No one with power seriously cares about benefit cost ratios, but low figures do cause commentariat chatter and help those out to smear you. If your $10 billion project's benefits looks low add some 'wider economic benefits' to jack up the numbers.  Adjust discount rates or use a different baseline. 

Downplay alternatives, or dismiss them as pointless if the project is settled government policy. Throw in $100m of walking and cycling measures to give it greenwash cred, lift the BCR and blunt opposition. Never recalculate if the project cost blows out and avoid benefit realisation audits on completed projects. That's about all that's needed as most journalists (and opposition political staffers) are arts graduates who failed maths at school.  
 
Conclusion

These 20 tested tips to do nothing for less will not only help you spin to survive but impress your colleagues and keep you on top. This is highly virtuous because nature abhors a vacuum. Every moment that you are not in power is a moment that the wrong people are. 

By being around to read this you've already shown what you're made of, valiantly working through Melbourne's bleak midwinter, keeping tabs on who's in with whom, and making every day a career climb. Not like some of your shirking colleagues wasting state parliament's month off for, at best, overseas 'study trips', meeting people in positions irrelevant to their future while the real pros stay home scheming.   
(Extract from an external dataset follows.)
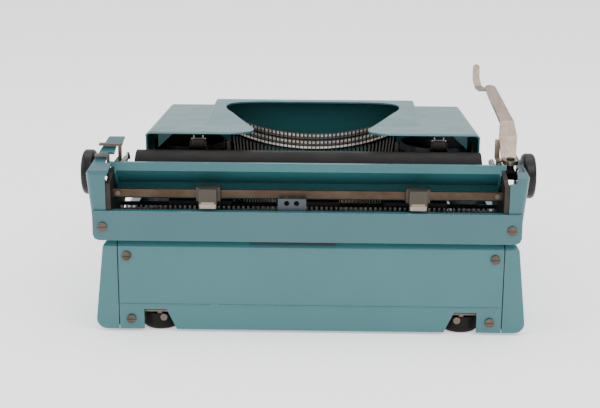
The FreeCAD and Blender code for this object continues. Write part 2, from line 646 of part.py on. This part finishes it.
def make_release_levers():
    """Two small levers at the right end: a stem on a pin, with a finger tab over the end cover."""
    stem = box(128.9, 130.9, 32.0, 36.0, 106.2, 125.0)
    tab = box(128.9, 144.0, 32.0, 36.0, 123.5, 125.0)
    pin = rod_x(128.9, PLATE_IN - CLEAR, 34.0, 108.0, 2.0)
    export("paper_release_lever", fuse([stem, tab, pin]))
    stem = box(134.9, 136.4, 17.5, 21.5, 104.0, 120.6)
    tab = box(134.9, 144.7, 17.5, 21.5, 119.2, 120.6)
    pin = rod_x(PLATE_OUT + CLEAR, 136.4, 19.5, 106.0, 3.0)
    export("carriage_release_lever", fuse([stem, tab, pin]))


def make_rear_bay():
    drum = rod_z(-95.0, 38.0, 40.0, 56.0, 19.0)
    drum = drum.cut(rod_z(-95.0, 38.0, 52.0, 56.0, 16.0)).fuse(rod_z(-95.0, 38.0, 18.0, 59.0, SHAFT_R))
    export("mainspring_drum", drum, BASE_X)
    wheel = rod_y(12.6, 30.0, 31.6, 52.0, 10.0)
    teeth = 24
    notches = []
    for i in range(teeth):
        angle = 2 * math.pi * i / teeth
        notches.append(rod_y(12.6 + 10.2 * math.cos(angle), 29.0, 33.0, 52.0 + 10.2 * math.sin(angle), 0.8))
    wheel = wheel.cut(Part.makeCompound(notches)).fuse(rod_y(12.6, 27.0, 36.0, 52.0, 1.5))
    export("escapement_wheel", wheel, BASE_X)
    gong = rod_z(95.0, 38.0, 42.0, 54.0, 16.0)
    gong = gong.makeFillet(8.0, [edge for edge in gong.Edges if edge.BoundBox.ZMin > 53.0])
    gong = gong.cut(rod_z(95.0, 38.0, 41.0, 52.5, 7.5))
    gong = gong.fuse(rod_z(95.0, 38.0, PAN_Z + SHEET, 43.0, 2.5))
    export("bell", gong, BASE_X)


os.makedirs("parts", exist_ok=True)
make_body()
make_base_inside()
make_basket()
make_ribbon()
make_keys()
make_cover()
make_carriage_frame()
make_end_covers()
make_carriage_panels()
make_rails_and_stops()
make_platen()
make_paper_fingers()
make_return_lever()
make_release_levers()
make_rear_bay()
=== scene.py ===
"""Looks of the portable typewriter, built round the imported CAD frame. Metres, +Z up, keyboard towards -Y."""
import json
import math
import random

import bmesh
import bpy
from mathutils import Matrix, Vector


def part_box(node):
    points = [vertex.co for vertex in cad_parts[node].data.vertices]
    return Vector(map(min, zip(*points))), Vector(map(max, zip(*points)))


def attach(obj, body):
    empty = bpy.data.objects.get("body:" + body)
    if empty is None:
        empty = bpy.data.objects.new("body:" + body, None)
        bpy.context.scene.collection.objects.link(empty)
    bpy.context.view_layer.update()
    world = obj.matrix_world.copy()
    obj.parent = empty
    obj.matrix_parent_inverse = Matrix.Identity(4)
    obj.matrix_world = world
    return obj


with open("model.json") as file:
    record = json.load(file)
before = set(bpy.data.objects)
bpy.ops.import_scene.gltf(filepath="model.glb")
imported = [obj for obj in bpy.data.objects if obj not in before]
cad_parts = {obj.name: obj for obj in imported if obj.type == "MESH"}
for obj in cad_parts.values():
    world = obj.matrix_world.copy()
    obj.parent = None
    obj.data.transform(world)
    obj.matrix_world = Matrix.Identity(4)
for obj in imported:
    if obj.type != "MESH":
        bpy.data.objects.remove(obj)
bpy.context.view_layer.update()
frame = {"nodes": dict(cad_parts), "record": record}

MM = 0.001
NODES = frame["nodes"]


# ---- camera, floor and light ----

CAMERA_PLACE = (-13.15, 965.1, 307.4)
CAMERA_PITCH = 14.88
CAMERA_YAW = 1.25
CAMERA_ROLL = 0.28
CAMERA_LENS = 75.3
SENSOR_WIDTH = 36.0
FLOOR_SIZE = 12.0
FLOOR_WHITE = (0.93, 0.93, 0.93)
FLOOR_GLOW = 0.62
WORLD_STRENGTH = 1.25
LIGHT_TARGET = (0, 0, 0.06)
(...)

Just keep this a secret and you will go far. After all, you don't need to be particularly good, just better than your rival at the time, OK?  

More power tips are welcome and can be added in the comments below.  

2 comments:

Anonymous said...

Oh Peter! How could Spider Man have become so cynical, and at such a young age? Working for the Victorian Department of Transport and Planning would, of course, do the trick. Or, for that matter, any Victorian government department or agency. These days, only spin doctors, gullible true believers and sycophants need apply. Be at peace, Peter. You are not alone. If only there were enough of us to get some decent politicians elected. You know, ones who valued evidence based policy, transparency and accountability. Or who actually sought out 'frank and fearless' apolitical policy advice from their civil servants, à la the VPS Code of Conduct. I retired because I'd had a gut full of the cow manure. What did they say, once upon a time? 'Maintain the rage', and , 'subvert the fominent paradigm". Pendulums swing two ways and our day will come around again. And this current batch of entitled buffoons will become a mere footnote in history. Love your work. Live long and prosper, amigo.

ham said...

Politician with a rich taste? Perhaps overspent on political advertising? Don't worry, all you need to do is:
Inherit a project from a previous government, write off your bonuses as project cost blowouts, and blame the cost increase on the previous party's economic incompetence!

Here's another great idea that LXRP has been figuring out as of late:
Hold station openings on weekdays so you don't have to spend extra on catering and souvenirs for all those nosy locals and young gunzels looking for freebies.